Chapter 6

Building Image: The Presentation of Self

Sociologists at Work

 


Philip Blumstein

"Altercasting" Your Date

In addition to managing our own impressions, or trying to manipulate the way others see us, sometimes we try to place another person in a particular identity. Using verbal strategies to impose a certain self-image on others is called "altercasting."1

We sometimes cast others into roles that are to our advantage, forcing people to act "voluntarily" in ways that are consistent with our interests. Saying "After all the things I've done for you, the least you could do is let me borrow your car" immediately places on the recipient of the comment the identity of "obligated friend" and compels him or her to reciprocate a favor. Similarly, when a teacher tells a student "I know you can do better," the student is compelled to live up to an identity of competence.
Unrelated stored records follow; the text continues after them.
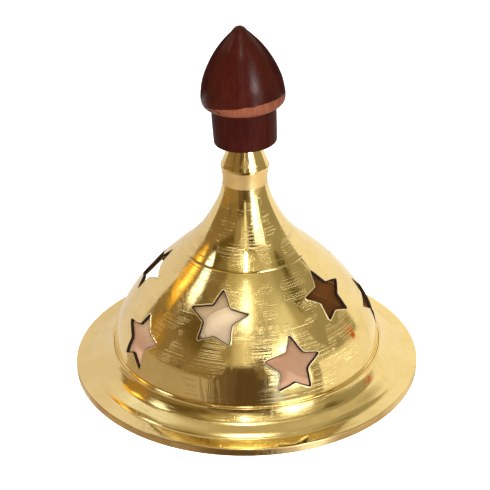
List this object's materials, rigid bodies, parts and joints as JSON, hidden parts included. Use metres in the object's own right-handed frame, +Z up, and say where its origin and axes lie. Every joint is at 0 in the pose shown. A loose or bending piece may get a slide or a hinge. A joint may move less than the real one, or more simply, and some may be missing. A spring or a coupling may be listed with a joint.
{
  "type": "incense burner",
  "caption": "Brass incense burner: flanged dish with a burner cup under a domed lift-off cover pierced with stars, topped by a turned wooden knob.",
  "frame": {"origin": "on the table, at the centre of the round base", "axes": "+Z up along the axis of the dish and cover; -Y is the front, +X is to the right seen from the front"},
  "size_m": [0.112, 0.112, 0.1163],
  "materials": {
    "polished_brass": "lathe-polished, with fine turning marks",
    "cast_brass": "matt, as cast and turned",
    "lacquered_wood": "dark red-brown lacquer, satin, with bare wood under the cap",
    "plated_steel": "zinc plated"
  },
  "bodies": {
    "base": {"base_dish": "polished_brass"},
    "cup": {"burner_cup": "cast_brass"},
    "cover": {"cover_dome": "polished_brass", "neck_ferrule": "polished_brass", "wooden_knob": "lacquered_wood", "knob_stud": "plated_steel", "stud_washer": "plated_steel", "stud_nut": "plated_steel"}
  },
  "joints": [
    {"name": "cover_lift", "type": "slide", "parent": "base", "child": "cover", "axis": [0, 0, 1], "range_m": [0, 0.06]},
    {"name": "cup_lift", "type": "slide", "parent": "base", "child": "cup", "axis": [0, 0, 1], "range_m": [0, 0.02]}
  ]
}
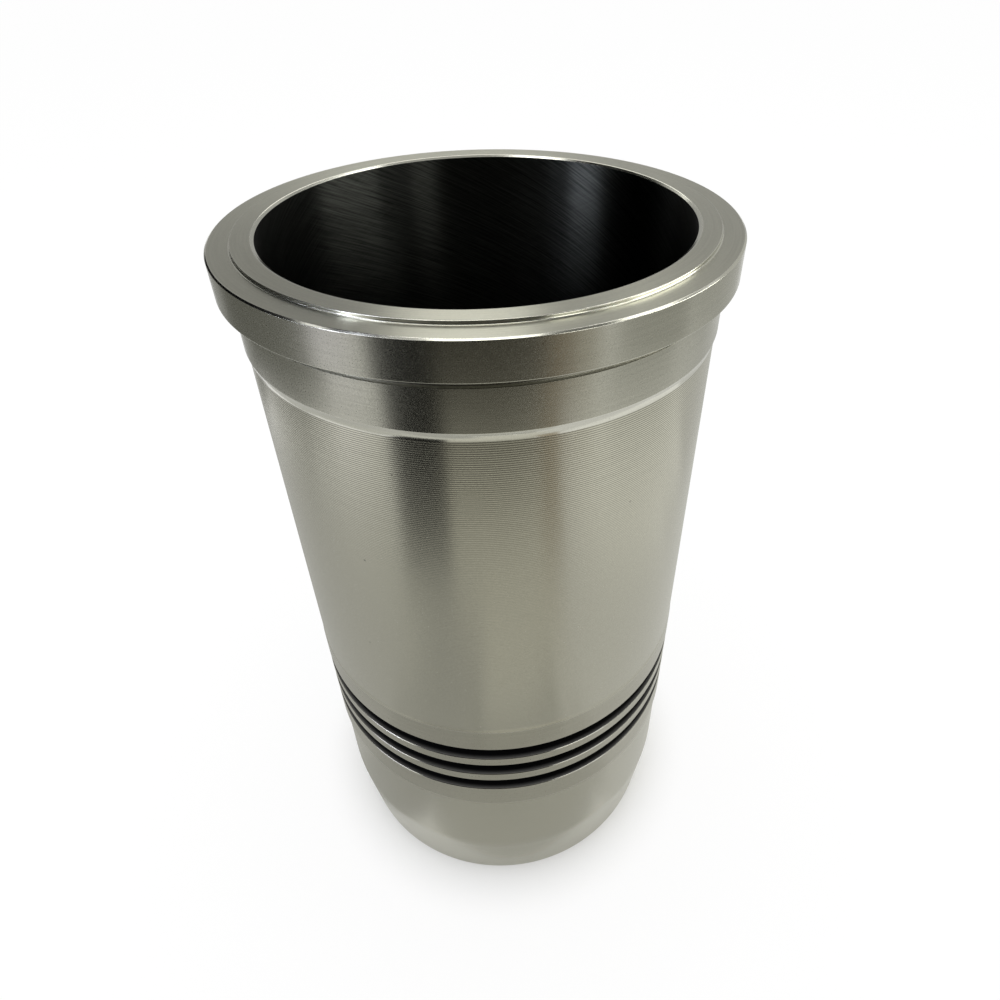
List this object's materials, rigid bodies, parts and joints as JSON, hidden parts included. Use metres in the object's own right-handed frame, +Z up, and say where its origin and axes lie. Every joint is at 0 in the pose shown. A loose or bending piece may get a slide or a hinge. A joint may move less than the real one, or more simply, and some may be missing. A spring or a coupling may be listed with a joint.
{
  "type": "cylinder liner",
  "caption": "One-piece turned cylinder liner: top flange with raised spigot, pilot, plain body, grooved lower land and tapered skirt round a honed bore.",
  "frame": {"origin": "centre of the liner's lower end, on the plane it stands on", "axes": "+Z up the bore axis, from the skirt towards the flange; X and Y are free, because the part is turned"},
  "size_m": [0.1456, 0.1456, 0.25],
  "materials": {
    "machined_iron": "fine-turned outside, ground flange and pilot, plateau-honed bore"
  },
  "bodies": {
    "root": {"liner": "machined_iron"}
  },
  "joints": []
}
The use of altercasting was demonstrated in a study by sociologist Philip Blumstein on social interaction in a dating situation.2 Women in the study were instructed to claim a "healthily assertive" identity by altercasting their dates into a submissive role. They would say things like "I've been dating this one guy, but we broke up because he would never let me have any say about what we do. You wouldn't treat me that way, would you?" Or "I like guys who don't come on like they own me, but let me take some initiative."

Although some of the men rejected these attempts to define their identity, most did not. Most went along with their assertive dates, presenting themselves in a way that was consistent with the identity into which they had been cast. For example, a man might say, "Sorry I've been so pushy. Whatever you say goes."

This research has obvious implications for interpersonal power relations, showing how people can manipulate the behavior of others. It also sheds light on the strength of the particular identities that make up one's self-concept. Most of the men who resisted the altercasting attempts had indicated earlier in the study that dominance was an important aspect of their own self-concept. The men who rated dominance as unimportant were more likely to accept the submissive identity.

Blumstein concluded that we tend to reject altercasting attempts that threaten an identity central to our overall self-concept.

1Weinstein, E. A., & Deutschberger, P. 1963. "Some dimensions of altercasting." Sociometry, 26, 454-466.

2Blumstein, P. 1975. "Identity bargaining and self-conception." Social Forces, 53, 476-485.